Working collaboratively is a hallmark of today’s digital age. Our marketplace has expanded into global parameters, and many organizations work remotely with people all over the world as an established norm. This culture of collaboration is no less evident in our schools, either. There are a few tried-and-true collaborative tools that we use here at the Global Digital Citizen Foundation that help us work more effectively. We’ll go over these and more, and show you how they fit in with the entire sequence of Collaboration Fluency.
Collaborative Tools for Every Job
The first step of Collaboration Fluency is Establish. This stage begins by selecting and organizing the collective group, establishing the norms, and determining the role each team member would be best suited for, and developing a group contract.
Find Team Members
One way to establish your team is to hire the right people. Upwork is a service that connects employers with freelance employees. Employees list their strengths and go looking for work. The work can be short-term or long-term.
Employers list specific jobs and skills they are looking for and when they find the right match, interviews and hiring take place.
Upwork’s timelog app keeps track of hours worked and reports the amount to employers. Alternatively, a set price can be agreed upon for short-term jobs. The payment process is also handled here.

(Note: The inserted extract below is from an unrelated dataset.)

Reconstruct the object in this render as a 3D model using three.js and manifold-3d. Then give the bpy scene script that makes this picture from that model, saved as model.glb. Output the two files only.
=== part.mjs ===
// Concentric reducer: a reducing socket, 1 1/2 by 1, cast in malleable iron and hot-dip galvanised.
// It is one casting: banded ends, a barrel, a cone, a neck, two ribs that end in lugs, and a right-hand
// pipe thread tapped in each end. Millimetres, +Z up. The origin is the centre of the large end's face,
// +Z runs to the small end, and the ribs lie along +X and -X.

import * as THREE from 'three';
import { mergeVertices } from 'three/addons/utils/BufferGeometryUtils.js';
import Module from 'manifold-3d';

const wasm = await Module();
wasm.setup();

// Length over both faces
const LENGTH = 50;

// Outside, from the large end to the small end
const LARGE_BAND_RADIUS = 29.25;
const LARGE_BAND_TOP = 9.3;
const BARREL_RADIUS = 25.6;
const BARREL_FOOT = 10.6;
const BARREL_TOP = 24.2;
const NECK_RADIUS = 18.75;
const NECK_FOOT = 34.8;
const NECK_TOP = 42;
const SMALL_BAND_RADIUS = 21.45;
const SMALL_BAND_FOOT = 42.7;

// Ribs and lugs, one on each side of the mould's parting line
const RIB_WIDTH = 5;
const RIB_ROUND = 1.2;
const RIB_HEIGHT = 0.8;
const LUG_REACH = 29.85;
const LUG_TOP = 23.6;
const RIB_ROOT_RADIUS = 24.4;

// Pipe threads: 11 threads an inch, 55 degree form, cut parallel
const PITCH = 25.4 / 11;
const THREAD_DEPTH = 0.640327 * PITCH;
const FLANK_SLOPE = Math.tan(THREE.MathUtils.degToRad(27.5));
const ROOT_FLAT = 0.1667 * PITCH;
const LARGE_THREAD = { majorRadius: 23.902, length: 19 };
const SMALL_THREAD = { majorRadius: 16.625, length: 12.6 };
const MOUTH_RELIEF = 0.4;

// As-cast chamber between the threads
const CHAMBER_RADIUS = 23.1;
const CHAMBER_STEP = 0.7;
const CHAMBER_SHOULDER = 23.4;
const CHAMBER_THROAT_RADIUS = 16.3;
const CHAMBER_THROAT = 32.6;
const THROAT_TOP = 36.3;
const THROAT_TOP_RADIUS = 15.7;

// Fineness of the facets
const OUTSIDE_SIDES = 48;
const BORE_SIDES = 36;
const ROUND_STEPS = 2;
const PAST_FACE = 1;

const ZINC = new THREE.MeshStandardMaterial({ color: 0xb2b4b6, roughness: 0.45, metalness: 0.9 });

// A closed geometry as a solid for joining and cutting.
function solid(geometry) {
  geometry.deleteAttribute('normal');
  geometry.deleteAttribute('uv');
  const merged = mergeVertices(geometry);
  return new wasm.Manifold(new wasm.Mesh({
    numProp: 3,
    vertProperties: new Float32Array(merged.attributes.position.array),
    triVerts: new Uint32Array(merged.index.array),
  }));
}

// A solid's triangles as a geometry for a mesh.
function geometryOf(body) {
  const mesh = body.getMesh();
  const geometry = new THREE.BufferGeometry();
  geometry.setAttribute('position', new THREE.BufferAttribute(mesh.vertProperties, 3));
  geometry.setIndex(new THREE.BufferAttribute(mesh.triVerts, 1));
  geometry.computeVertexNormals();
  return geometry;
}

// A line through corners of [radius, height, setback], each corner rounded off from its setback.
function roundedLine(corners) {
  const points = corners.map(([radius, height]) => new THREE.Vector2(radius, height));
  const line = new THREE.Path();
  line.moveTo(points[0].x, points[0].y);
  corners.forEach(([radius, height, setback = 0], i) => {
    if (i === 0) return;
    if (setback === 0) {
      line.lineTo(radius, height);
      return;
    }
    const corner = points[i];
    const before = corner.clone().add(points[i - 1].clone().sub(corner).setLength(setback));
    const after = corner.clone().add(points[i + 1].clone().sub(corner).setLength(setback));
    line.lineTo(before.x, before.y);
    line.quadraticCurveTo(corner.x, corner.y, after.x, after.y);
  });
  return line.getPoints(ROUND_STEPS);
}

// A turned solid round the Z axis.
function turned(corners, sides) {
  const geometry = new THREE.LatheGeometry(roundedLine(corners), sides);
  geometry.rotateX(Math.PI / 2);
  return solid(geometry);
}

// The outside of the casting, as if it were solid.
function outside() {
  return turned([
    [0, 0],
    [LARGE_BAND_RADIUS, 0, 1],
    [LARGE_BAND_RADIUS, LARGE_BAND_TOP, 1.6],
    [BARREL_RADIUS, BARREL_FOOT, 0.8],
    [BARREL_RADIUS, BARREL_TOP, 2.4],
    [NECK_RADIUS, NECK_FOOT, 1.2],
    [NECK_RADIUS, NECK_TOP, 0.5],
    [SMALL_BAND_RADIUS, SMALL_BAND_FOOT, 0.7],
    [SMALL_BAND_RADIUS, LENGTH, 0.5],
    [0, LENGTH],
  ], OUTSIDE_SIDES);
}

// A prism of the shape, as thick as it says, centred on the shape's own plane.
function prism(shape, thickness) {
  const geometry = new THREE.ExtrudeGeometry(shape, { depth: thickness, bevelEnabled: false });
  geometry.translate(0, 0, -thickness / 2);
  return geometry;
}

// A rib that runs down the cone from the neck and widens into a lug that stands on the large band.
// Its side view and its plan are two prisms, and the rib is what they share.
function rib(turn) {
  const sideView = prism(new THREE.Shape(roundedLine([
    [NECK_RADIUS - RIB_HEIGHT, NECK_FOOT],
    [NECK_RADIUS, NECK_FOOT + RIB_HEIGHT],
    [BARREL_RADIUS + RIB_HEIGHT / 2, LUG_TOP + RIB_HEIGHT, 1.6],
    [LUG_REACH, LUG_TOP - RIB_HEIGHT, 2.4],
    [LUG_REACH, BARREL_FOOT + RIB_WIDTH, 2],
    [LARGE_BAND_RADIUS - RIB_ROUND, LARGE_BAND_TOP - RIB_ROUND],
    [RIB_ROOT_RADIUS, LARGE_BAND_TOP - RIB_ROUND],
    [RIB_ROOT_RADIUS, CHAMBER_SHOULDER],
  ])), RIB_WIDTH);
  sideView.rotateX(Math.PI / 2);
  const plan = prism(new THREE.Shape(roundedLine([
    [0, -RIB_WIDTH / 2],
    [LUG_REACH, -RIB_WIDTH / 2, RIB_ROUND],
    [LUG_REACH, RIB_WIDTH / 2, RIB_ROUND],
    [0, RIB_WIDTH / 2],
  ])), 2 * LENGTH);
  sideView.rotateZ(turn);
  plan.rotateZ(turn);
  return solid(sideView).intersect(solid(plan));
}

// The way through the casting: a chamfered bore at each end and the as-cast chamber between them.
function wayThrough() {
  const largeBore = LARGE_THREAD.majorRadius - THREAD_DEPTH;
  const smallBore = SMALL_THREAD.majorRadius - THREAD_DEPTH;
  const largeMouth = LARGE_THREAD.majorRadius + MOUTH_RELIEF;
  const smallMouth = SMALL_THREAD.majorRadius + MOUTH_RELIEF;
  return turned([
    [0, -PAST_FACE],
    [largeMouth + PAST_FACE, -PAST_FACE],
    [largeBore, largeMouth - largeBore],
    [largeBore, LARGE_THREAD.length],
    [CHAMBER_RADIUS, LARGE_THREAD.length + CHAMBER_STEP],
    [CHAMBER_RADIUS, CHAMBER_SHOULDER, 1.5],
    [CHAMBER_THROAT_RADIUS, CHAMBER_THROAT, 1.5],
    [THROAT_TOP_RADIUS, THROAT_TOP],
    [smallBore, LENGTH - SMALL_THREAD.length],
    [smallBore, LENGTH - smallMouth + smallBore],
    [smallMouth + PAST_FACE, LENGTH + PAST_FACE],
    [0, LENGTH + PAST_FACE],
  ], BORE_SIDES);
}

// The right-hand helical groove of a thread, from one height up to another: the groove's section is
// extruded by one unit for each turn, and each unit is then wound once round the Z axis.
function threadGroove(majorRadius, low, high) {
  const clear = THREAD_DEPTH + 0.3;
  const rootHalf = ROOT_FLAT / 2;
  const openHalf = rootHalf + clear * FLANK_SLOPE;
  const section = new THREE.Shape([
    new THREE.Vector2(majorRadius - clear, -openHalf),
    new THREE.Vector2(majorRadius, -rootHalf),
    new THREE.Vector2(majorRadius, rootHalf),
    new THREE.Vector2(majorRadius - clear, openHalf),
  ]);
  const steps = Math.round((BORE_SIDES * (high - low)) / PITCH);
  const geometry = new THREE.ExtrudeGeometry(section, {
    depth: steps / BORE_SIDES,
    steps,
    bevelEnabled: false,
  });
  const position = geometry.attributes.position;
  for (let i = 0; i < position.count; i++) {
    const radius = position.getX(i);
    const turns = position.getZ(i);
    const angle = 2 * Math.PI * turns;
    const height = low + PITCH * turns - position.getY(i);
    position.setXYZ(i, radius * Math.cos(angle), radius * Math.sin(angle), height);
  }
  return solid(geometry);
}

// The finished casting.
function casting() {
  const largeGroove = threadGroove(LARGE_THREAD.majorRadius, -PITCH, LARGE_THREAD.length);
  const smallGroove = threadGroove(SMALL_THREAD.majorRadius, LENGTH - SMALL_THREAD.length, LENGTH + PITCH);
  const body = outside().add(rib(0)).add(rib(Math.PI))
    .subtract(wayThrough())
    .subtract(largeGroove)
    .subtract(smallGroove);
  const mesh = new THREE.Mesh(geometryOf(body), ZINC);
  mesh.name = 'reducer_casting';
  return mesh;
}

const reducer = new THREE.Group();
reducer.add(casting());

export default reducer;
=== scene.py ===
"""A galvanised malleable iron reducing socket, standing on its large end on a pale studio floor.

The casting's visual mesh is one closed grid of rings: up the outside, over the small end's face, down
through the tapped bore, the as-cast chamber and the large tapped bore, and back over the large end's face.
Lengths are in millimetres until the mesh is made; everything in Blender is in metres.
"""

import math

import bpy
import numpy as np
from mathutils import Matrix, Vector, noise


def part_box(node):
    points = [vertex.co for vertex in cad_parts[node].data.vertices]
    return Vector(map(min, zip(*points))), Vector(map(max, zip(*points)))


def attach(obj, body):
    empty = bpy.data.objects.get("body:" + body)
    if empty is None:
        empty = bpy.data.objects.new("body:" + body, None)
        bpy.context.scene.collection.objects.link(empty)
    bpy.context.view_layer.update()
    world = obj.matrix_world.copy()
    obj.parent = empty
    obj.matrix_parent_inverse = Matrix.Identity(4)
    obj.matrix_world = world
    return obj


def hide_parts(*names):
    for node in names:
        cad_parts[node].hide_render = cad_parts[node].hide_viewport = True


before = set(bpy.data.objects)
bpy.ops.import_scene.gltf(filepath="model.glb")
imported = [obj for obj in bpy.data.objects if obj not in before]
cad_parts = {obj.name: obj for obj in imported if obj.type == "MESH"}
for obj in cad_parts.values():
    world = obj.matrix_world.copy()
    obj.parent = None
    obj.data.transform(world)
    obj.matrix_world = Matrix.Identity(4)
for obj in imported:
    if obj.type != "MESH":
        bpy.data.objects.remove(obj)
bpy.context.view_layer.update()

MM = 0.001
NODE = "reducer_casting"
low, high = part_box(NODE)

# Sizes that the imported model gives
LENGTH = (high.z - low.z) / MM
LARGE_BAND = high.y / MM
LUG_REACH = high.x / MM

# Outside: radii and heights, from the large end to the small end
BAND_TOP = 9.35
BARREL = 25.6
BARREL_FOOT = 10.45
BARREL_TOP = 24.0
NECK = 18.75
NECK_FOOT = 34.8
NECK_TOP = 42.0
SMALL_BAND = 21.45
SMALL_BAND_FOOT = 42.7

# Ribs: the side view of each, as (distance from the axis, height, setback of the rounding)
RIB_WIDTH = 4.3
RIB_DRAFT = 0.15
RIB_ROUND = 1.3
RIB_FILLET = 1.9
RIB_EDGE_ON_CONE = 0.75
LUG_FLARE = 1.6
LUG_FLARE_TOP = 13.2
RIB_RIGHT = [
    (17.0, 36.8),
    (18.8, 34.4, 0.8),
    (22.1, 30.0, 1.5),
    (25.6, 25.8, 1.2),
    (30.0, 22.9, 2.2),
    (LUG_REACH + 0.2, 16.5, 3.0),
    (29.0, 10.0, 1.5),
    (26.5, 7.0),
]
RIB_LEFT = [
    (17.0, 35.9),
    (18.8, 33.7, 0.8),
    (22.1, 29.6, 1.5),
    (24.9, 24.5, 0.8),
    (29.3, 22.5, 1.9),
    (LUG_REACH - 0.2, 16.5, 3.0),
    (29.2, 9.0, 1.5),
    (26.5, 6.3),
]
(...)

Collaboration Fluency connections: Envisioning, Engineering, Executing and Evaluating Tools
Online Task Organizers
Once employees are hired or you’ve assembled your team from other sources, Asana can serve as your virtual office or workspace. With Asana, you can list ideas, delegate tasks, communicate and link to files that are shared. This is the next best thing to being in the same office building.

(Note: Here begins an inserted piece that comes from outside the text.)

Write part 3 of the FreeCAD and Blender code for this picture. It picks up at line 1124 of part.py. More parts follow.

You can send messages to each other regarding tasks and move tasks up and down the pipeline to show their progress. There’s a lot that’s cool about Asana. Sharing files through Google Drive allows you to keep one copy of the file on the cloud server, rather than a whole bunch of different versions of files accumulating in your inbox.
This serves as a storehouse for files that you use to compose, save and discuss throughout development. It provides easy access for everyone, and as we mentioned before Asana links directly to Google Drive. Once you’ve created the document and attached it, you don’t have to login to your Google Drive again.
Since a lot of us use Google, we simply use their chat program built right in. Of course, Facebook and Skype have these as well. Nowadays, it’s very easy to get in touch with anyone. Facebook has its advantages since it’s on everyone’s smartphone. But as a distraction—we rarely use it for business or education.
For face-to-face conversations, these collaborative tools allow us to touch base with our teammates when we need to speak directly. Video chat is useful at all stages of collaboration, from establishing the groundwork to evaluating your product. Skype’s ability to share screens is useful for presentations, and you can speak to many people at once. Online teachers can use these for their classes, as well.
Certainly there are countless other collaborative tools out there for you to explore. These are the ones we use, have used, or have heard good things about. In the end, the collaborative tools question for you to answer is: what gets the job done for you?